I had to grin at that. "That? That was nothing, just an old parlor trick." Marilyn has a disbelieving look in her eyes. "Okay, here's how it works. Alcohol has a very low temperature when it's burning..."

"Yes, but it was burning.", she said, interrupting me.

"Right, but it's a much lower temperature than oil or gas or other things. Anyway, there's more to it than that. Booze won't burn unless it's at least fifty percent alcohol, or 100 proof. Southern Comfort is just 100 proof, so it will burn, but just barely. As soon as I got it past my lips, it ran out of oxygen and went out. It didn't burn me at all."

"What's his name, the other guy, he was saying how hot it was."

I grinned at that. "That's because I set him up to lose. He was so drunk ... Anyway, if you remember, I lit his glass first, and then waited a few seconds before lighting mine. Then I slammed mine back so fast the shot glass didn't have a chance to warm up. Ghormley stared at his for a while, and was scared. He didn't want to burn that mustache of his. By the time he tried, he had burned his fingers."

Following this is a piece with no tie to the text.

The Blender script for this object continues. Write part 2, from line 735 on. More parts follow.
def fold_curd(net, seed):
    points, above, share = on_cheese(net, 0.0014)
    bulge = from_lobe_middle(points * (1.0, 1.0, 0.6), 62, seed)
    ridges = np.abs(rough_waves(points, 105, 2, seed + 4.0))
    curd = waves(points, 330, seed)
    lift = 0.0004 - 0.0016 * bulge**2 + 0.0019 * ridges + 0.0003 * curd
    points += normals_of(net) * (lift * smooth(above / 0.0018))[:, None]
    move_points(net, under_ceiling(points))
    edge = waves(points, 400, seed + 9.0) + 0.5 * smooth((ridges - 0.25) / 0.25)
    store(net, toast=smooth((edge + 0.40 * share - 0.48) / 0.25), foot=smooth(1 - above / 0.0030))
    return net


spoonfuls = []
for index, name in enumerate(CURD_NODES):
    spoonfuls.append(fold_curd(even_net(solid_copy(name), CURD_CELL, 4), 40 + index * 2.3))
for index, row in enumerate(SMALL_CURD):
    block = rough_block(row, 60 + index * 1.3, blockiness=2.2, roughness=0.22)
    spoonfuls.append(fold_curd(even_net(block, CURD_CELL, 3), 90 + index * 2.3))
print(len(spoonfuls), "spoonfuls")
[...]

"So why didn't your fingers burn when you picked up his glass?"

I mimed grabbing the shot glass and slamming it. "I don't think I had it in my fingers for five seconds."

"You've got an answer for everything! What if you had a mustache, too, or he didn't?"

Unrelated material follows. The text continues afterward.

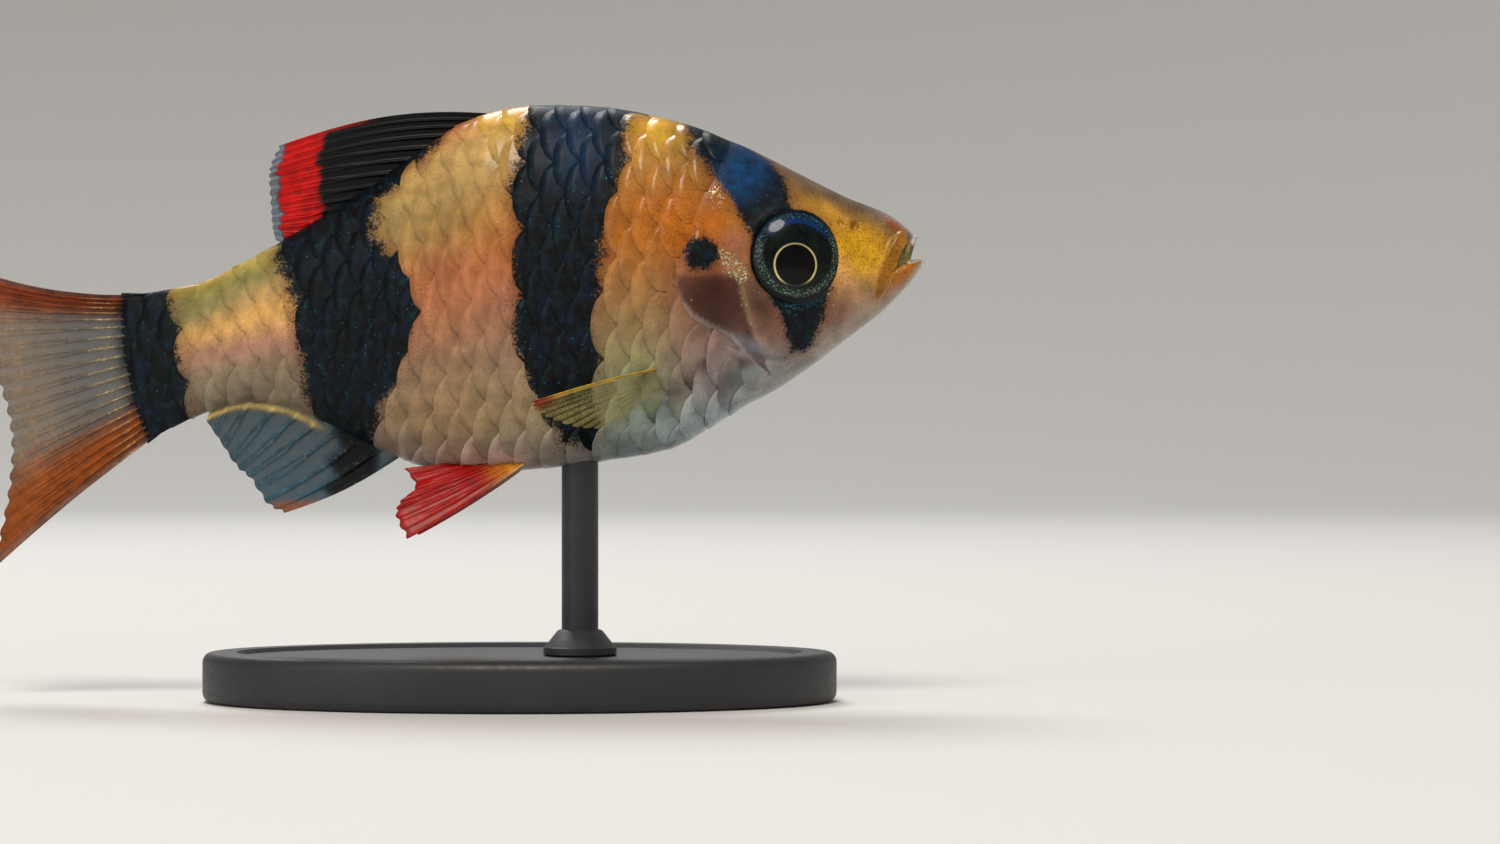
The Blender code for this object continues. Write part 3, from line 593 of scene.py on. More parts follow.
@dataclass(frozen=True)
class Relief:
    """The forms of the head's surface, as heights over the flesh in millimetres."""

    cover_rise: float = 0.17
    cover_groove: float = 0.09
    ridge_rise: float = 0.07
    jaw_rise: float = 0.13
    socket: tuple[float, float] = (2.64, 2.72)
    socket_rim: float = 0.05
    socket_brow: float = 0.10  # how much more the rim stands above and below the eye
    socket_dip: float = 0.13
    socket_floor: float = 1.3
    nostrils: tuple[tuple[float, float, float, float], ...] = (
        (20.05, 28.45, 0.27, -0.30), (19.62, 28.66, 0.20, 0.17), (19.22, 28.62, 0.22, -0.20)
    )

    def height(self, x: Array, z: Array) -> Array:
        """How far the skin stands over the flesh at each place of the side view."""
        made = self.gill_cover(x, z) + self.cheek(x, z) + self.mouth(x, z) + self.nose(x, z)
        return made * ease(8.0, 9.3, x) + self.orbit(x, z)

    def gill_cover(self, x: Array, z: Array) -> Array:
        """The gill cover's plate, with the groove behind its free edge."""
        distance, passed = to_line(x, z, GILL_EDGE)
        fade = ease(0.0, 0.12, passed) * ease(1.0, 0.9, passed)
        plate = self.cover_rise * ease(-0.14, 0.22, distance) * ease(3.4, 1.2, distance)
        groove = self.cover_groove * bell(distance + 0.21, 0.21)
        return (plate - groove) * fade

    def cheek(self, x: Array, z: Array) -> Array:
        """The ridge of the fore cover and the folds of the throat below it."""
        fore, fore_passed = to_line(x, z, FORE_COVER)
        fold, fold_passed = to_line(x, z, THROAT_FOLD)
        ridge = self.ridge_rise * ease(-0.05, 0.1, fore) * ease(1.4, 0.2, fore)
        crease = 0.05 * bell(fore + 0.12, 0.1)
        throat = 0.10 * bell(fold, 0.13) - 0.05 * bell(fold + 0.3, 0.16)
        ridge = (ridge - crease) * ease(0, 0.1, fore_passed) * ease(1, 0.9, fore_passed)
        return ridge - throat * ease(0, 0.12, fold_passed) * ease(1, 0.85, fold_passed)

    def mouth(self, x: Array, z: Array) -> Array:
        """The upper jaw's strip, the fold of skin before it and the line under the lower lip."""
        jaw, passed = to_line(x, z, UPPER_JAW)
        across = np.abs(jaw) / (1 - 0.6 * (2 * passed - 1) ** 4)
        strip = self.jaw_rise * ease(0.56, 0.22, across) - 0.05 * bell(across - 0.68, 0.16)
        fold, _ = to_line(x, z, MOUTH_FOLD)
        lip, lip_passed = to_line(x, z, LOWER_LIP)
        recess = -0.12 * ease(0.0, 0.16, fold) * ease(0.0, 0.16, lip) * ease(27.6, 27.2, z)
        seam = -0.13 * bell(lip - 0.02, 0.1) * ease(1.0, 0.5, lip_passed)
        rim = 0.05 * bell(lip + 0.22, 0.14)
        return strip * ease(0, 0.1, passed) * ease(1, 0.9, passed) + recess + seam + rim

    def nose(self, x: Array, z: Array) -> Array:
        """The two openings of a nostril and the flap between them."""
        made = np.zeros(np.shape(x))
        for place_x, place_z, radius, rise in self.nostrils:
            away = np.hypot(x - place_x, z - place_z)
            made = made + rise * ease(radius * 1.3, radius * 0.5, away) + 0.05 * bell(away - radius * 1.35, 0.09)
        return made

    def orbit(self, x: Array, z: Array) -> Array:
        """The eye's socket and the low rim of skin round it, which follows the eyeball where the head falls away."""
        rx, rz = self.socket
        away = np.hypot((x - EYE[0]) / rx, (z - EYE[1]) / rz)
        upright = ((z - EYE[1]) / rz) ** 2 / np.maximum(away, 0.1) ** 2
        rim = (self.socket_rim + self.socket_brow * upright) * bell((away - 1.06) * rx, 0.34)
        dip = self.socket_dip * ease(1.05, 0.985, away)
        return rim - dip - self.socket_floor * ease(0.985, 0.90, away)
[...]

I laughed at that. "Then I'd have had to come up with something else, wouldn't I! Maybe I should have just let you dance with him!"

Marilyn rolled her eyes at that. She asked me where I had learned about the trick, and I spun a yarn about doing it with friends in high school. In reality I learned about it at Kegs. I also knew how stupid it could be, seeing one guy burn his mustache, and another guy so drunk that when he slammed it back, he missed his mouth and spilled it down the side of his neck, which promptly caught on fire. That was a nice burn. I didn't think I would ever do it again.

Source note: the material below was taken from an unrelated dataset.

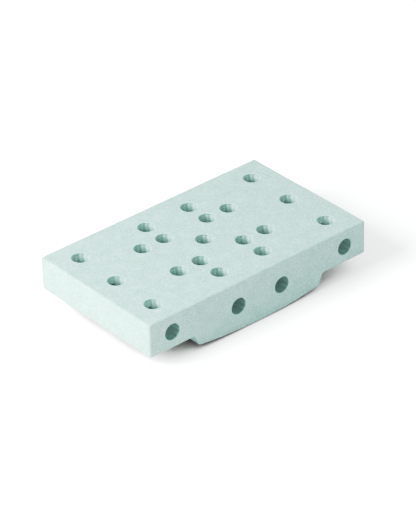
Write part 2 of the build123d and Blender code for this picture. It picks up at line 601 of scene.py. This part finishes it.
def makeTable():
    # a pale floor under the lowest point of the made board, with painted shade where the board closes it in
    # and painted warmth near the board against the mint light it bounces
    reach, z = table["reach"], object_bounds()[0].z
    corners = np.array([(-reach, -reach, z), (reach, -reach, z), (reach, reach, z), (-reach, reach, z)])
    floor = meshObject("floor", corners, np.array([[0, 1, 2, 3]]))
    material, wire = newMaterial("paleFloor")
    seen = wire.node("ShaderNodeLightPath", out="Is Camera Ray")
    settings, sizes = {"samples": table["contactSamples"]}, {"Distance": table["contactReach"]}
    openness = wire.node("ShaderNodeAmbientOcclusion", settings, sizes, out="AO")
    # painted counter-tint near the board against the mint light it bounces onto the floor
    shown = openness.between(*table["nearOpen"]).blend(table["nearShown"], table["shown"])
    colour = seen.blend(table["colour"], shown)
    # painted contact shadow: the floor turns dark where ambient occlusion finds the board close
    colour = openness.between(0.0, table["contactOpen"]).blend(table["contactPaintedShadow"], colour)
    shader = wire.node("ShaderNodeBsdfDiffuse", {}, {"Color": colour})
    wire.node("ShaderNodeOutputMaterial", {}, {"Surface": shader})
    floor.data.materials.append(material)


# the key light stands off the board's left end: rise above the floor, and turn from -X towards +Y
keyLight = {
    "power": 166.0,
    "size": 2.0,
    "far": 3.3,
    "rise": 34,
    "turn": 14,
    "colour": (0.955, 1.0, 0.993),
    "aim": (0.0, 0.0, 0.06),
}
sky = {"colour": (0.93, 0.975, 0.98, 1), "strength": 0.715}


def makeLights():
    # one large soft box turned to the board, and an even sky
    rise, turn = math.radians(keyLight["rise"]), math.radians(keyLight["turn"])
    toLight = Vector((-math.cos(turn) * math.cos(rise), math.sin(turn) * math.cos(rise), math.sin(rise)))
    light = bpy.data.lights.new("keyLight", "AREA")
    light.energy = keyLight["power"]
    light.size = keyLight["size"]
    light.color = keyLight["colour"]
    made = bpy.data.objects.new("keyLight", light)
    made.location = Vector(keyLight["aim"]) + toLight * keyLight["far"]
    made.rotation_euler = (-toLight).to_track_quat("-Z", "Y").to_euler()
    bpy.context.collection.objects.link(made)
    world = bpy.data.worlds.new("studioAir")
    world.use_nodes = True
    air = world.node_tree.nodes["Background"]
    air.inputs["Color"].default_value = sky["colour"]
    air.inputs["Strength"].default_value = sky["strength"]
    bpy.context.scene.world = world


# how bright light is put on film: straight at first, then a soft shoulder up to plain white
film = {
    "white": 3.0,
    "curve": [
        (0.05, 0.035),
        (0.1, 0.075),
        (0.17, 0.138),
        (0.3, 0.27),
        (0.45, 0.425),
        (0.6, 0.545),
        (0.75, 0.622),
        (0.95, 0.7),
        (1.2, 0.778),
        (1.5, 0.84),
        (2.1, 0.955),
        (2.4, 1.0),
        (2.7, 1.0),
    ],
}


def setFilm():
    shown = bpy.context.scene.view_settings
    shown.view_transform = "Standard"
    shown.use_curve_mapping = True
    shape = shown.curve_mapping
    shape.white_level = [film["white"]] * 3
    shape.extend = "HORIZONTAL"
    allColours = shape.curves[3]
    for light, shade in film["curve"]:
        allColours.points.new(light / film["white"], shade)
    shape.update()


view = {
    "azimuth": -39.593,
    "elevation": 32.473,
    "roll": -1.735,
    "distance": 6.174,
    "aim": (0.0117, 0.0031, 0.060),
    "lens": 200.0,
    "sensor": 36.0,
    "nearest": 0.1,
    "furthest": 100.0,
}


def makeCamera():
    # looks at the aim point from an azimuth, an elevation and a distance, with a slight roll
    azimuth, elevation = math.radians(view["azimuth"]), math.radians(view["elevation"])
    level = math.cos(elevation)
    back = Vector((math.sin(azimuth) * level, -math.cos(azimuth) * level, math.sin(elevation)))
    upright = (-back).to_track_quat("-Z", "Y").to_matrix()
    rolled = upright @ Matrix.Rotation(math.radians(view["roll"]), 3, "Z")
    camera = bpy.data.cameras.new("camera")
    camera.lens = view["lens"]
    camera.sensor_width = view["sensor"]
    camera.clip_start = view["nearest"]
    camera.clip_end = view["furthest"]
    made = bpy.data.objects.new("camera", camera)
    made.location = Vector(view["aim"]) + back * view["distance"]
    made.rotation_euler = rolled.to_euler()
    bpy.context.collection.objects.link(made)
    bpy.context.scene.camera = made


sheets = makeSheets()
mintFoam = foamMaterial()
for sheet in sheets:
    sheet.data.materials.clear()
    sheet.data.materials.append(mintFoam)
print("foam finished")
makeTable()
makeLights()
setFilm()
makeCamera()
print("studio ready")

Once we were served our drinks, we ordered matching surf and turfs, sirloins and lobster tails, medium rare. Marilyn offered to let me taste her drink, which I did (very sweet and cold, the better to hide the booze) and I gave her a taste of my gin and tonic, which she didn't like as much. We talked some more about booze, when she asked where the blue in her drink came from. I remembered seeing this on a TV show once, and described the process of making liqueurs. When she asked how I knew about it, I gave her the story about the RPI application again.

"Enough about me and my dissolute habits. Tell me about Marilyn Lefleur and her dissolute habits.", I said.

"I don't have any dissolute habits!", she protested.

"Really? Those are the best kind of habits. Besides, I already know you have a bunch of them."

"Like what?"

"Well, you hang around frat houses, luring young boys into duels, and then sleep with them. Sounds pretty dissolute to me."

She grinned at that. "You are never going to let me hear the end of that, are you?"

"And I told you, it will be a great story to tell your grandchildren someday. Especially if you tell it while your children are around to be properly scandalized."

"So what did your grandparents ever tell you?", she countered.

"My mom's parents made booze in the bathtub during Prohibition. Does that count?"

"I'm seeing a real trend here."

I had to laugh at that, and then nodded and agreed. I got her to start telling me about her family. I already knew it, of course but it was good to hear it from her again, fresh.

Marilyn was the oldest of nine children, and her mother was currently pregnant with number ten. Needless to say, they were Roman Catholic. She had gone to parochial schools, in her case UCA, Utica Catholic Academy, which was the girl's school in Utica. Boys went to Notre Dame, which hadn't turned coed until after she left. The next seven kids in the family were all boys, which made growing up difficult in some ways, but better in others. She never had a roommate, for one thing.

"I gather your mother didn't use the Pill."

"That's against the rules.", she replied.

"Not that pill. I mean an aspirin. That prevents pregnancy, too."